In the “Good Olde Days” the federal government provided a lot of financial help to the poor, the working poor and disabled to get “affordable housing.” But due to a myriad of reasons, from “shrinking government” to increases in our military spending, those housing resources have shrunk considerably. As a result, it’s left each of the 50 states to solve their own housing dilemma. But most states don’t have the money after just coming out of the worst recession in 40 years which also stalled housing construction from coast to coast, making the housing shortage even worse. Add an incredible amount of foreign investment in American real estate, it just doesn’t look good – no other way to put it.

When the Newport City Council tackled the issue of affordable housing again Monday evening, there were some interesting methods discussed about how to provide housing for the lower middle class and the poor. But the elephant in the room remained that while “tweaking” efforts to provide more affordable housing may produce some renovation or even new construction, it still won’t come close to providing more than a few precious units – because giving tax breaks and fee reductions can’t close the big gaps between high prices for land and the lack of ENOUGH financial help from state and federal governments. Many housing assistance non-profits are building some low income housing, but the need still way outstrips the supply. And housing forecasters predict the country’s housing situation will likely get much worse before it gets better, if that’s even possible.
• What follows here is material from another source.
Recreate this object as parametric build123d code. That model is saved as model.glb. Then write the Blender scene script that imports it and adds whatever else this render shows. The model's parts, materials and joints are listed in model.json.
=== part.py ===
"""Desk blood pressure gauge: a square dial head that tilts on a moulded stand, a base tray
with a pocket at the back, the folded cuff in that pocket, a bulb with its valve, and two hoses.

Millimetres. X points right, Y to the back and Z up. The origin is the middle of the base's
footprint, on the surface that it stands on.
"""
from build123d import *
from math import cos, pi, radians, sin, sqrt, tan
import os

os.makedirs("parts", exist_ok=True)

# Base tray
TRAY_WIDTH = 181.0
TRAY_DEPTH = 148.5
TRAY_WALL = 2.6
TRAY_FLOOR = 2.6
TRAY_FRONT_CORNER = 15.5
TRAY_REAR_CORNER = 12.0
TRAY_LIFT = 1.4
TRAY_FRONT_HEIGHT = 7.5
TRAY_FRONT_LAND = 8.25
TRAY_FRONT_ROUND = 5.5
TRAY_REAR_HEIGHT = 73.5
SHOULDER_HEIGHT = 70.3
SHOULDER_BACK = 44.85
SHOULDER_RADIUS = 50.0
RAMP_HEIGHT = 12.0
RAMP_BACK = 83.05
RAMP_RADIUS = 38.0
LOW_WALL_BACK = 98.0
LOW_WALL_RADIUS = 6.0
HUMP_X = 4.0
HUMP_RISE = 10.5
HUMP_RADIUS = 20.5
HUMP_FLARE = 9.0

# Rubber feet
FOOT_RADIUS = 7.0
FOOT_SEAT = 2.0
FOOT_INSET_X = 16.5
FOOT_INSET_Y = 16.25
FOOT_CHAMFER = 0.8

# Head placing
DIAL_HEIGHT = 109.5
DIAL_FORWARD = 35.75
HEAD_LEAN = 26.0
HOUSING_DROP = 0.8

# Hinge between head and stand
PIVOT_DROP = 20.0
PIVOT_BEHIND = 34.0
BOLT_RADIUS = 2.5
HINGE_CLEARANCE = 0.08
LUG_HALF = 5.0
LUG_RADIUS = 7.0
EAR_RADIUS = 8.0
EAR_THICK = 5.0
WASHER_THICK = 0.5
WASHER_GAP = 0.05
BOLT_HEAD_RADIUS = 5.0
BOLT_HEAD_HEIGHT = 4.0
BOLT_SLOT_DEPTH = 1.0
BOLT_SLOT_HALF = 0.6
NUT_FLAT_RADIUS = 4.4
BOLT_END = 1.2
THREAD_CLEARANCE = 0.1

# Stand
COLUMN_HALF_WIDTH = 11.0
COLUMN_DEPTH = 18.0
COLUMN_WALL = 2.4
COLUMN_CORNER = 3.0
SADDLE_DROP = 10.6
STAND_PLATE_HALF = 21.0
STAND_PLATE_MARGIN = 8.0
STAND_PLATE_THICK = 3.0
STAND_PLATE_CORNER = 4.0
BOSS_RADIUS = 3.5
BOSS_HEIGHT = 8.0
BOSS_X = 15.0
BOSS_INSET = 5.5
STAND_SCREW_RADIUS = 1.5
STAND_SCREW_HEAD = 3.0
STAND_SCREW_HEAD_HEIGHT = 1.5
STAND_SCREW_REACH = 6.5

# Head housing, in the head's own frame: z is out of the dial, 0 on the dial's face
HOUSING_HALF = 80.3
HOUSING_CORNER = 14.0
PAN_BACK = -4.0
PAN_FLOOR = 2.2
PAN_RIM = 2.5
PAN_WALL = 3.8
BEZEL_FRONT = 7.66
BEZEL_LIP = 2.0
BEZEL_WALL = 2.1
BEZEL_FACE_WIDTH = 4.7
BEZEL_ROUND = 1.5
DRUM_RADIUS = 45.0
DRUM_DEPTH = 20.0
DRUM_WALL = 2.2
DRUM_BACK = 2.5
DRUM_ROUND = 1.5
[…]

Yet the council pushed ahead and listened to Community Development Director Derrick Tokos outline some low hanging fruit which included reducing city fees for sewer and water hookup, putting a construction excise tax on new construction and offering property tax exemptions for affordable housing projects, including three to four story apartment/condo buildings, if they could find room for them – or make room for them. Such imposing structures could be built by non-profit housing agencies that specialize in that kind of construction. There are also fertile possibilities in converting business buildings that are not using their second or third floors which could be converted to affordable apartments.

The next step in the apparently long, tedious road to providing affordable housing in the Newport area is for folks to attend a public meeting June 26, 6pm, at Newport City Hall. The commission wants to hear from the public about Newport’s housing situation and receive citizen observations and recommendations about what might be done about it.